### SOURCE DATA
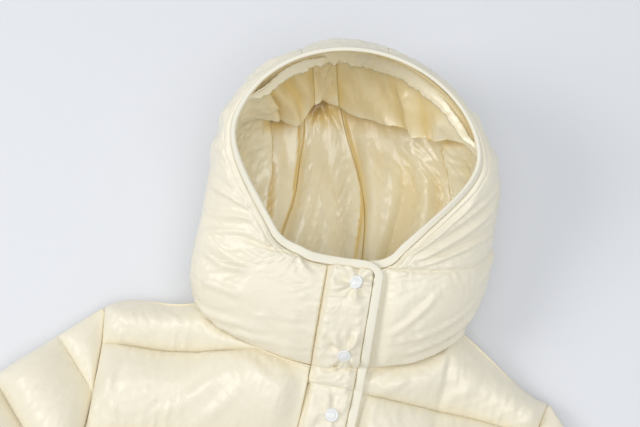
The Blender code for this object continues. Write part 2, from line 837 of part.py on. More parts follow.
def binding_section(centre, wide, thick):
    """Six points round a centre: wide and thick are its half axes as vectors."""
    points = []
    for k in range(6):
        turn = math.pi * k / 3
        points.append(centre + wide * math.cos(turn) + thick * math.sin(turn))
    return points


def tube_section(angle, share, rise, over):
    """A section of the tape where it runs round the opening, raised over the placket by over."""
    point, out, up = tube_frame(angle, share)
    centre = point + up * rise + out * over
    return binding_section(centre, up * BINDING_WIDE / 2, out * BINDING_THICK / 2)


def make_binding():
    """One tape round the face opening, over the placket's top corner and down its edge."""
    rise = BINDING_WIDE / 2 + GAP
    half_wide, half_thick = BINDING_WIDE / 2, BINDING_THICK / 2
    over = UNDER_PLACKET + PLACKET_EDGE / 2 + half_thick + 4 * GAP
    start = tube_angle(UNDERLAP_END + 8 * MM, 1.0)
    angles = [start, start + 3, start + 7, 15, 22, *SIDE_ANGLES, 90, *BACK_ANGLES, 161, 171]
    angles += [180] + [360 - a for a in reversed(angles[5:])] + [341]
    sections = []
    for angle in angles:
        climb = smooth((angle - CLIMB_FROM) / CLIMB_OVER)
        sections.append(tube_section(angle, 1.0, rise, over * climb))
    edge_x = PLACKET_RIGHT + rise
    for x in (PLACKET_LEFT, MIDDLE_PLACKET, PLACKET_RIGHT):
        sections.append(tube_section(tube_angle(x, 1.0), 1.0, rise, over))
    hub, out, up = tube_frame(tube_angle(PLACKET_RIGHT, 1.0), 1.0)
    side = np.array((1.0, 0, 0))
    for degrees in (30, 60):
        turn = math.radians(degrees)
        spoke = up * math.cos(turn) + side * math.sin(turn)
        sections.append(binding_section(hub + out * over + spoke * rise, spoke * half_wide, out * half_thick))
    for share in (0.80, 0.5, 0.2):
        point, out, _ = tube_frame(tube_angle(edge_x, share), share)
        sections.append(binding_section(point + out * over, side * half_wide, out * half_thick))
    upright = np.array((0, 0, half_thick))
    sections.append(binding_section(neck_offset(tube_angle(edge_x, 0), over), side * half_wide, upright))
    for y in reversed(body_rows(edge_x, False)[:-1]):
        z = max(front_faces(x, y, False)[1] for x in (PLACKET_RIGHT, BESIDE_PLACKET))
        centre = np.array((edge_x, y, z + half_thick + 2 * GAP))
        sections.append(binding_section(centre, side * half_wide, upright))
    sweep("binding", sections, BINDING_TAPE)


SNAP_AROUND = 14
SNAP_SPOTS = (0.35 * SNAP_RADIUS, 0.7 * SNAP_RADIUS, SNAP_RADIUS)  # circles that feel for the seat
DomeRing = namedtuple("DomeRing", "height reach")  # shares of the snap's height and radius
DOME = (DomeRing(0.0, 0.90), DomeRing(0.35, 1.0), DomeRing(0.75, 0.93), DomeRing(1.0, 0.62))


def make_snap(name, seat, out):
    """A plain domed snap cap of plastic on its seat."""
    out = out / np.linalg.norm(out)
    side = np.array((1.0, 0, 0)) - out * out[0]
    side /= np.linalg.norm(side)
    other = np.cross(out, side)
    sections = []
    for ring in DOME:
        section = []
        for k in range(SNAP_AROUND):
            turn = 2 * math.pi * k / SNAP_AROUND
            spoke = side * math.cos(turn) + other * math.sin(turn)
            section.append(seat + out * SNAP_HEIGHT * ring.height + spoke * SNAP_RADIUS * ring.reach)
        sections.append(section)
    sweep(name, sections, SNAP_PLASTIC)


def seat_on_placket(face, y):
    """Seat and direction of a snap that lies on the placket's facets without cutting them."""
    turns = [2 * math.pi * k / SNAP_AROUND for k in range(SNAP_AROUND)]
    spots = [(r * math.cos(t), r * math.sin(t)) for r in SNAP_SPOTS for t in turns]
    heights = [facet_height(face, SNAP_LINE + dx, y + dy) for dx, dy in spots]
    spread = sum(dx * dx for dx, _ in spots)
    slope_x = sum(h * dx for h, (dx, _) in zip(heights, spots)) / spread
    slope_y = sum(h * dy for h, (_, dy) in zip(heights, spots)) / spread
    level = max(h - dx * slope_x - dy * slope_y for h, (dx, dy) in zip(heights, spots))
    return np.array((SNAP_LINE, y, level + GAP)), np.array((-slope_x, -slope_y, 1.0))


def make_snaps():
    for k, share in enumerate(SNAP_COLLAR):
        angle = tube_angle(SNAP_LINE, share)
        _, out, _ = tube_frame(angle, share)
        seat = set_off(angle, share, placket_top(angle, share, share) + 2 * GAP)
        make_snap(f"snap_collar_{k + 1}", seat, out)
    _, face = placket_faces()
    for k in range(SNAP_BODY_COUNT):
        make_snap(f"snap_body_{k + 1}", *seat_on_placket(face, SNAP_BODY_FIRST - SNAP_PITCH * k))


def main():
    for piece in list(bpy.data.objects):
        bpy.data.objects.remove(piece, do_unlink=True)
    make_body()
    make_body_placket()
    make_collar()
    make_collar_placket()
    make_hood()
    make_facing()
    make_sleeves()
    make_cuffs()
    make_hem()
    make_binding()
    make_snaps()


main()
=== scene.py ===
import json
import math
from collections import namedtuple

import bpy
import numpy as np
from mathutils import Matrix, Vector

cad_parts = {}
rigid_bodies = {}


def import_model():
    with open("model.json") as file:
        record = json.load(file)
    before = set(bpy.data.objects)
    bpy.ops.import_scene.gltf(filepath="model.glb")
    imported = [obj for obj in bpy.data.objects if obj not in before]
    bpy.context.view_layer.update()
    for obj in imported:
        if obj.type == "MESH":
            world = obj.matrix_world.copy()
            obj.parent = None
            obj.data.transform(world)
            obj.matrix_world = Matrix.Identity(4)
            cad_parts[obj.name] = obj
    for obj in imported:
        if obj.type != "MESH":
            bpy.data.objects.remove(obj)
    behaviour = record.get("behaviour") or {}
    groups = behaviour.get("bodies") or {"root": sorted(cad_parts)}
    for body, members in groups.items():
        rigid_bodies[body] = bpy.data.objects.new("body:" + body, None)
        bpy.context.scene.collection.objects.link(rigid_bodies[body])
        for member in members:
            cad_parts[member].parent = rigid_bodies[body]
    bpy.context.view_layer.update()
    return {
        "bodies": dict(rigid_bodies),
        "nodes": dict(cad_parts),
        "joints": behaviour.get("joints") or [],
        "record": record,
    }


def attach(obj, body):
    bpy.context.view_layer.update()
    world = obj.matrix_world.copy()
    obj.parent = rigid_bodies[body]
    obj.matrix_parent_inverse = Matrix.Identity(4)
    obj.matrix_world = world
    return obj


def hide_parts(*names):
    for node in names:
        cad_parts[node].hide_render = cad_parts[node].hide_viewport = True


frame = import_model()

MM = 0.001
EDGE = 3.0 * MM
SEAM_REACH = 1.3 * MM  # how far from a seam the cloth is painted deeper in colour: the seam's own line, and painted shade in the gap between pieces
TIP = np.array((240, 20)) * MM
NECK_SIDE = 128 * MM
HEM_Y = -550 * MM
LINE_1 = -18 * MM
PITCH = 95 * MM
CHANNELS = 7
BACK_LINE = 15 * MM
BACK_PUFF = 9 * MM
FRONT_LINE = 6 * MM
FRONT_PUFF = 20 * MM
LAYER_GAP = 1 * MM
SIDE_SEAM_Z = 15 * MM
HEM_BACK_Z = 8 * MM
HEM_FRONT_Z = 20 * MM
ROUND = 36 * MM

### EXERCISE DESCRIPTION
Return the lines from the line with "make_facing()" through the line with "for node in", inclusive, exactly as they stand, and nothing else.

### THE RESULT
    make_facing()
    make_sleeves()
    make_cuffs()
    make_hem()
    make_binding()
    make_snaps()


main()
=== scene.py ===
import json
import math
from collections import namedtuple

import bpy
import numpy as np
from mathutils import Matrix, Vector

cad_parts = {}
rigid_bodies = {}


def import_model():
    with open("model.json") as file:
        record = json.load(file)
    before = set(bpy.data.objects)
    bpy.ops.import_scene.gltf(filepath="model.glb")
    imported = [obj for obj in bpy.data.objects if obj not in before]
    bpy.context.view_layer.update()
    for obj in imported:
        if obj.type == "MESH":
            world = obj.matrix_world.copy()
            obj.parent = None
            obj.data.transform(world)
            obj.matrix_world = Matrix.Identity(4)
            cad_parts[obj.name] = obj
    for obj in imported:
        if obj.type != "MESH":
            bpy.data.objects.remove(obj)
    behaviour = record.get("behaviour") or {}
    groups = behaviour.get("bodies") or {"root": sorted(cad_parts)}
    for body, members in groups.items():
        rigid_bodies[body] = bpy.data.objects.new("body:" + body, None)
        bpy.context.scene.collection.objects.link(rigid_bodies[body])
        for member in members:
            cad_parts[member].parent = rigid_bodies[body]
    bpy.context.view_layer.update()
    return {
        "bodies": dict(rigid_bodies),
        "nodes": dict(cad_parts),
        "joints": behaviour.get("joints") or [],
        "record": record,
    }


def attach(obj, body):
    bpy.context.view_layer.update()
    world = obj.matrix_world.copy()
    obj.parent = rigid_bodies[body]
    obj.matrix_parent_inverse = Matrix.Identity(4)
    obj.matrix_world = world
    return obj


def hide_parts(*names):
    for node in names:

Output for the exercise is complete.